The increased frequency and severity of natural hazards puts greater onus on insurers and reinsurers to build their modelling capacity to accurately price disaster risk.

Three senior reinsurance executives discussed climate change ramifications in a panel session at WICA2023, moderated by UK lawyer Tim Hardy, who chairs AIDA’s climate & catastrophic events working party. 

In a pre-congress interview, Scott Reeves, Head of New Markets at Munich Re Australasia, said the impacts of climate change were becoming more evident as the world experienced increasingly frequent and more erratic extreme weather events.
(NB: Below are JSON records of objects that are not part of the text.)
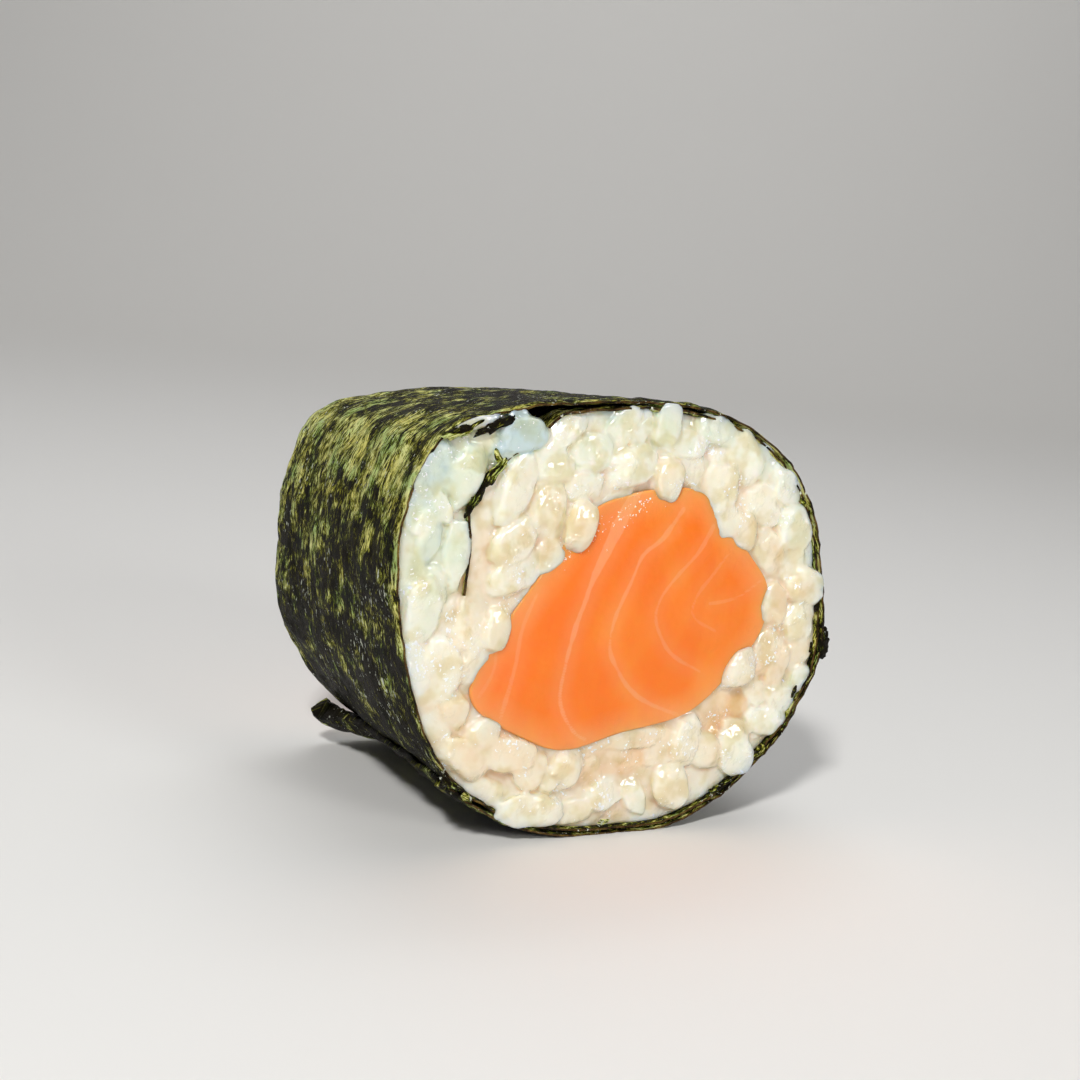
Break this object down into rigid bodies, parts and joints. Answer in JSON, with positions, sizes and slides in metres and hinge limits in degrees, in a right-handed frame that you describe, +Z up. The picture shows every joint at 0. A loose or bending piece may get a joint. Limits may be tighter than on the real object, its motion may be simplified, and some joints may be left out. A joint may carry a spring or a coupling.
{
  "type": "salmon maki roll",
  "caption": "Salmon maki piece lying on its side: nori sheet wound round sushi rice, with a thick stick of raw salmon through the middle, open at both cut ends.",
  "frame": {"origin": "middle of the piece's box, on the surface that it lies on", "axes": "+Z up, +Y along the roll's axis from the fuller cut face to the smaller one, +X to the right as seen facing the fuller cut face"},
  "size_m": [0.0394, 0.0274, 0.0341],
  "materials": {
    "nori": "damp roasted seaweed, dark olive with yellow-green fibres",
    "rice": "moist cooked short-grain rice",
    "salmon": "wet raw salmon with pale connective lines"
  },
  "bodies": {
    "root": {"nori_wrap": "nori", "rice": "rice", "salmon": "salmon"}
  },
  "joints": []
}
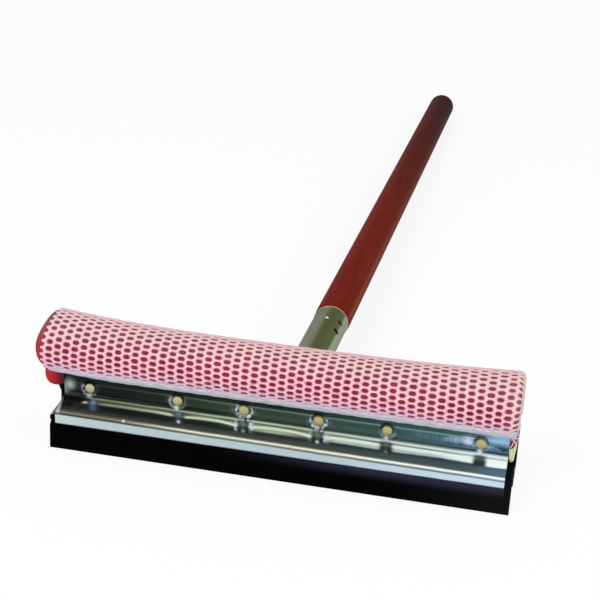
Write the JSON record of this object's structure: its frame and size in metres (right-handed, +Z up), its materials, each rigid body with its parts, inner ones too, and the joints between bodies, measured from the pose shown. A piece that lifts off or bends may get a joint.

“In the longer term, how well we as a society can respond hinges on our capacity to understand and measure the risk of change.”


Mitigation measures

Trent Thomson, Head of Australia & New Zealand at Swiss Re, in a pre-congress interview, said natural hazard events required mitigation and adaptation measures involving all stakeholders, combined with risk transfer.

“We must ensure action isn’t delayed and that the focus remains on proactively managing the increasing risk itself.”

Mr Thomson said the insurance industry must continue to collaborate with governments to manage risk, and build capacity to model and accurately price disaster risks. “We can also increase our efforts to improve insurance accessibility and penetration by developing more flexible and efficient forms of coverage.”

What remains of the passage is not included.